Que Baltasar siga siendo un blanco camuflado no es cuestión de tiempo. Baltasar no será nunca negro en Pamplona mientras esta ciudad esté cerrada a la diferencia. A los colores que emiten las diversidades. Y de momento no saca buena nota. Porque no basta con aceptar la interculturalidad, ese concepto sospechosamente reaccionario en boca de ciertas instituciones o personajes de opinión, sino practicarla con el derecho reconocido de los diferentes. Baltasar, el real, el nacido en Sokoto, en el corazón de Nigeria y que vive en la calle Descalzos compartiendo piso con otros cinco compatriotas suyos se jugó la vida para conservarla. Lo único que tenía. Vino para proclamar su humanidad y no puede hacerlo sin impugnar la nuestra; vino para proclamar su derecho a la felicidad, la libertad y al libre movimiento y no puede hacerlo sin convertirnos a nosotros, a los blancos satisfechos, en dictadores y asesinos de su presente.
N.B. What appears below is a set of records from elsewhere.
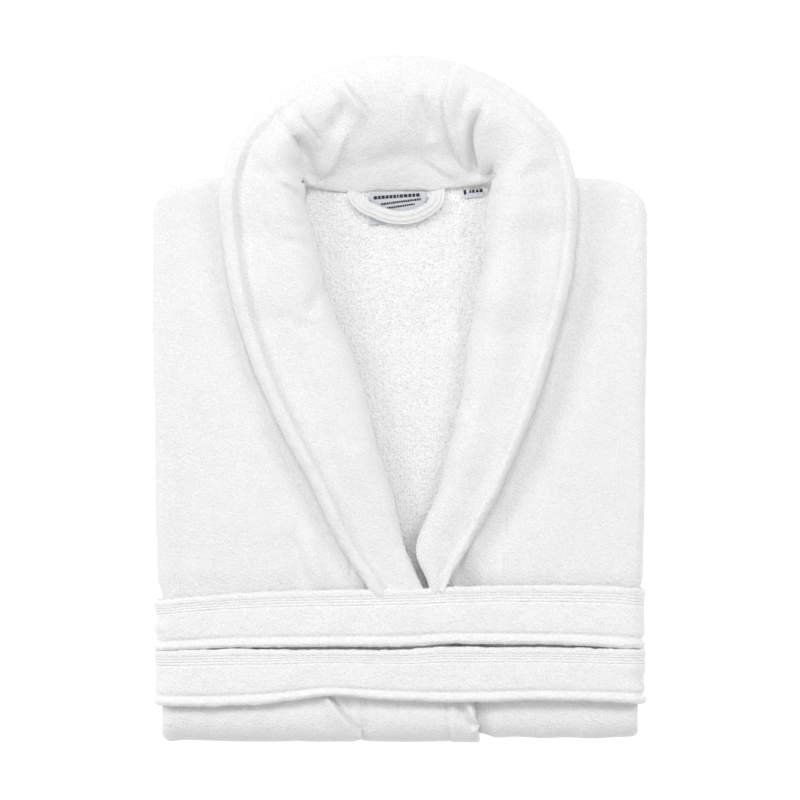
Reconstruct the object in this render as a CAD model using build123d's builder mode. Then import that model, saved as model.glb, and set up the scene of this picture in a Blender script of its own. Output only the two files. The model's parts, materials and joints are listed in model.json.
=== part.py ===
"""A shawl-collar bathrobe of terry velour, folded flat with its sash belt wrapped twice round it.

The robe lies face up: +X is to the right as one looks down on it, +Y points to the collar and +Z is up.
The origin is at the centre of the overall box, on the surface that the robe lies on.
Its length is folded under once at the foot of the bundle and once more at the hem. Its side margins
and sleeves are folded behind. All lengths are in millimetres.
"""

import os

from build123d import *

os.makedirs("parts", exist_ok=True)

# Cloth and layers. A depth is measured down from the outer face of the front.
CLOTH = 3.6
GAP = 0.3
STACK_TOP = 60.0
STACK_BOTTOM = 9.5
MID_Z = (STACK_TOP + STACK_BOTTOM) / 2
HALF_STACK = (STACK_TOP - STACK_BOTTOM) / 2
MARGIN_DEPTH = 20.0
FACING = 2.0

# Plan of the folded body.
LENGTH = 654.0
BODY_HALF = 227.3
FOOT_Y = -LENGTH / 2
FOLD_Y = FOOT_Y + HALF_STACK
SHOULDER_Y = 212.0
NECK_HALF = 88.0
NECK_SEAM_Y = 201.0
MARGIN_WIDTH = 77.0
SIDE_FOLD_R = (MARGIN_DEPTH - CLOTH) / 2
SECOND_FOLD_Y = 150.0
HEM_Y = -110.0

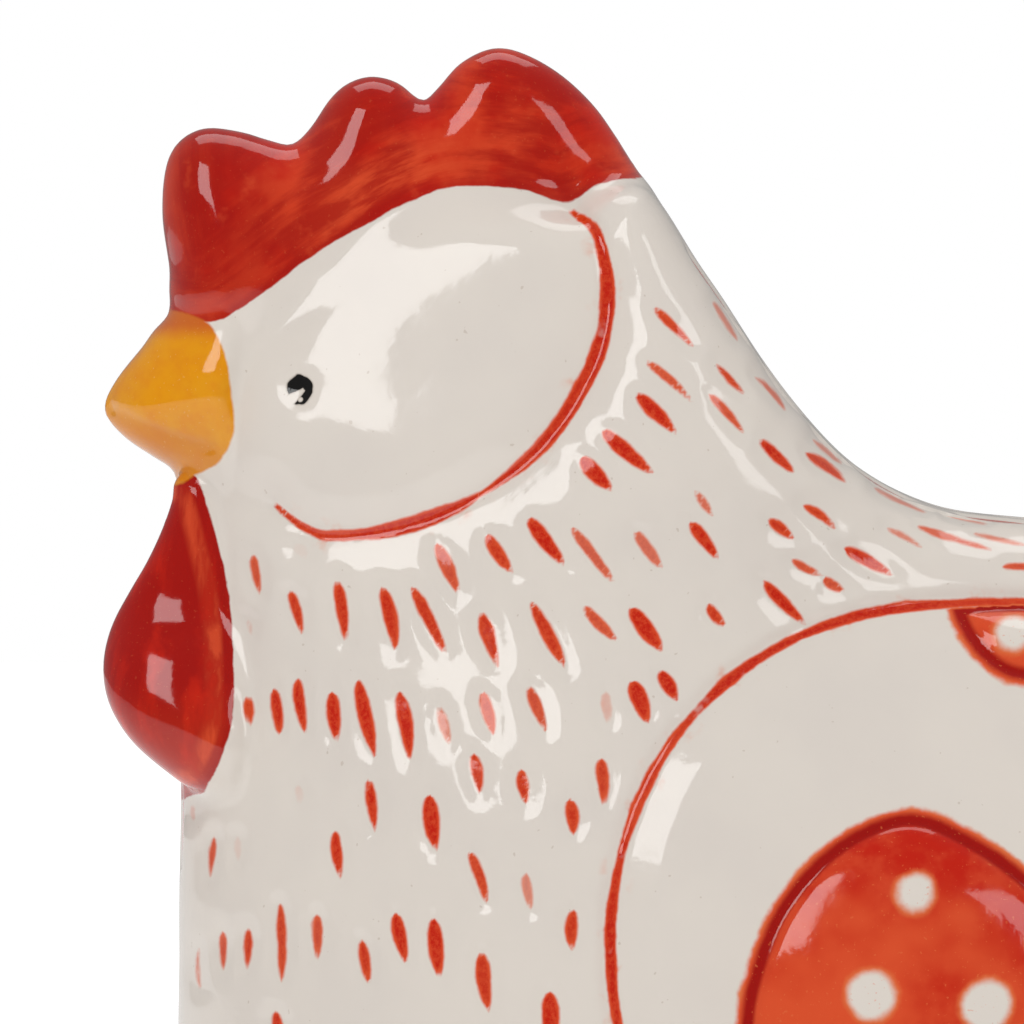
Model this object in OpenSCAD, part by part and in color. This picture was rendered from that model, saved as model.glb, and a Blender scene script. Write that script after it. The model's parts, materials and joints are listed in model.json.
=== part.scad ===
// Glazed ceramic hen with a wind-up musical movement in its hollow base.
// The hen faces -X, +Z is up, and the origin is the middle of its footprint.
// All sizes are in millimetres.

/* [Hen] */
// Wall thickness of the slip-cast ceramic
wall = 4.5; // [3.5:0.5:6]
// Half thickness of the comb on top of the head
comb_half = 7.5; // [6:0.5:9]
// Half thickness of the tail feathers
tail_half = 9; // [7:0.5:11]

/* [Base opening] */
// Centre of the base opening, along the hen
base_x = -15; // [-18:1:-12]
// Radius of the round opening in the ceramic floor
opening_r = 35; // [34:0.5:36]
// Thickness of the ceramic floor
floor_t = 5; // [4:0.5:6]
// Radial thickness of the rubber gasket
gasket_t = 2; // [1.5:0.5:2.5]
// Wall thickness of the plastic key well
well_wall = 2; // [1.5:0.5:2.5]
// Depth from the hen's foot to the roof of the key well
well_depth = 14; // [13:0.5:15]

/* [Winding] */
// Width of the winding key's wing
key_w = 19; // [17:0.5:20]
// Radius of the winding arbor
arbor_r = 2; // [1.8:0.1:2.2]
// Winding arbor's place, measured back from the opening's centre
barrel_dx = -10; // [-11:0.5:-9.5]
// Radius of the spring barrel
barrel_r = 12; // [11.5:0.5:12]

/* [Tune] */
// Radius of the tune cylinder, without its pins
cylinder_r = 6.5; // [6:0.1:6.6]
// Number of tuned teeth on the comb
comb_teeth = 18; // [12:1:18]
// Pins on each line of the cylinder
pins_per_line = 4; // [2:1:5]

/* [Hidden] */

running = 0.05;      // radial clearance of a shaft in its bearing
eps = 0.01;
through = 60;        // long enough to cut through anything in the movement

// Hen: each row is [height, front, back, half width]
breast_rows = [[0, -81, 52, 43], [3, -84.6, 56, 45.5], [12, -86.4, 61, 47.5],
    [45, -87, 72, 49], [75, -86.8, 77, 46], [95, -86.5, 71, 40],
    [108, -86.2, 56, 34], [116, -86.2, 37, 31], [121, -86.2, 19, 29],
    [125, -86, 4, 27.5], [131, -86, -7.5, 26], [140, -86, -16, 24],
    [147, -84.5, -21.5, 22], [152.5, -78, -25.5, 19], [157.5, -69, -30, 14.5],
    [161, -60, -35, 9.5], [163, -53, -41, 4.5]];
rump_rows = [[30, -30, 66, 42], [75, -22, 79, 43], [95, -14, 82, 38],
    [107, -6, 81, 31.5], [115, 0, 78, 23], [120, 6, 72, 15.5], [122.6, 16, 62, 7]];
// Blobs: each row is [x, z, radius]
comb_lobes = [[-80.4, 160.9, 8.3], [-63.6, 164.6, 10.8], [-49, 165.6, 13.6]];
comb_band = [[-79.6, 149, 8], [-78, 156.4, 9.6], [-63, 160.6, 10.4], [-49, 161.6, 10.6],
    [-38.5, 160.4, 7.6]];
tail_lobes = [[79, 134.5, 13], [84.1, 112.5, 11.8], [77.5, 92, 11]];
tail_root = [46, 103, 16];
beak_blobs = [[-93.9, 135.9, 2], [-81.6, 139.4, 7.8], [-82.6, 132, 5]];
wattle_blobs = [[-86.3, 103, 9.4], [-84, 123.5, 3.2], [-84, 93.4, 4]];
wattle_y = 7;        // each wattle's distance from the middle

well_r = opening_r - gasket_t;
gasket_fit = 0.05;   // play between the gasket and the ceramic
roof_t = 2;                              // plastic above the key
boss_h = 4;                              // the bedplate stands on the roof's bosses
plate_z = well_depth + roof_t + boss_h;
plate_t = 2.5;
plate_top = plate_z + plate_t;
boss_places = [[-14, 16], [-14, -16], [20, 12]];
boss_r = 3.2;
well_screw_r = 1.3;
well_hole_r = 1.35;
comb_screw_inset = 3.5;                  // from each end of the comb
comb_screw_y = -20.3;
comb_hole_r = 1.05;
cyl_arbor_r = 1;
stud_r = 0.75;
governor_r = 0.6;                        // the worm's shaft
small_hole_r = 0.85;                     // for the bracket and governor screws

// Gear teeth are a little thin, so that they never bind
crown_teeth = 36;
pinion_teeth = 14;
drive_module = 0.7;
crown_r = drive_module * crown_teeth / 2;
pinion_r = drive_module * pinion_teeth / 2;
wheel_teeth = 48;
idler_pinion_teeth = 12;
train_module = 0.4;
wheel_r = train_module * wheel_teeth / 2;
idler_pinion_r = train_module * idler_pinion_teeth / 2;
train_tip = 0.32;                        // tooth height above and below the pitch circle
train_root = 0.5;
worm_wheel_teeth = 24;
worm_module = 0.5;
worm_wheel_r = worm_module * worm_wheel_teeth / 2;
worm_pitch = PI * worm_module;
worm_core_r = 1.25;
worm_throw = 0.35;
worm_phase = 90;     // a gap of the thread faces the wheel's tooth

barrel_z = plate_top + 0.7;
barrel_h = 12;
barrel_top = barrel_z + barrel_h;
mesh_z = barrel_top + 0.9;               // pitch plane of the crown teeth
cyl_z = mesh_z + pinion_r;               // height of the cylinder's axis
pin_h = 0.5;
cyl_x = barrel_dx + crown_r + 3.8;
cyl_len = 15;
wheel_x = cyl_x + cyl_len + 3.6;
inner_bracket_x = cyl_x - 2;
outer_bracket_x = wheel_x + 2;
idler_angle = -25;
idler_y = (wheel_r + idler_pinion_r) * cos(idler_angle);
idler_z = cyl_z + (wheel_r + idler_pinion_r) * sin(idler_angle);
worm_wheel_x = cyl_x + cyl_len + 1.2;
worm_x = worm_wheel_x + 0.5;
worm_y = idler_y + worm_wheel_r + worm_core_r;
comb_t = 1;
comb_back_y = -23;
comb_seat_y = -16.8;
governor_top = 42;

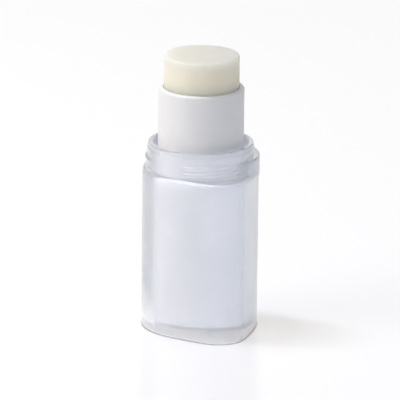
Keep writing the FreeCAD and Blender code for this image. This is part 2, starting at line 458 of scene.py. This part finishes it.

Si uno pudiera volver a creer, le pediría a Baltasar, no ya que ceda su carroza, sino que los miles de nigerianos, senegaleses, gambianos, colombianos, chilenos, bolivianas, peruanas o ecuatorianas, que trabajan para nosotros, blancos vanidosos; puedan ocupar otras carrozas, menos presuntuosas pero más reales, las carrozas de la vida diaria. Me gustaría verlos a mi lado, ocupando puestos de responsabilidad en la administración, en las fábricas, pero no fregando suelos, en la educación o en el sistema de salud. Por ejemplo. Ese sí sería un pelotazo cultural. Mientras tanto, le sugiero que revise su maquillaje. Porque a esos miles de niños que le contemplan, les resulta un tanto sospechosa tanta negritud de plastilina en un cuerpo y un alma tan blancos, imposibles de disimular tras el disfraz benefactor por unas horas. No obstante, iré con mis sobrinas a la Cabalgata y ante tanta fantasía mi desilusión no será volver a verle Baltasar. A miles de kilómetros de aquí, en la franja de Gaza, los reyes judíos del terror entonan nuevos salmos liberadores. Los que animan un mundo surgido del bostezo de un diablo.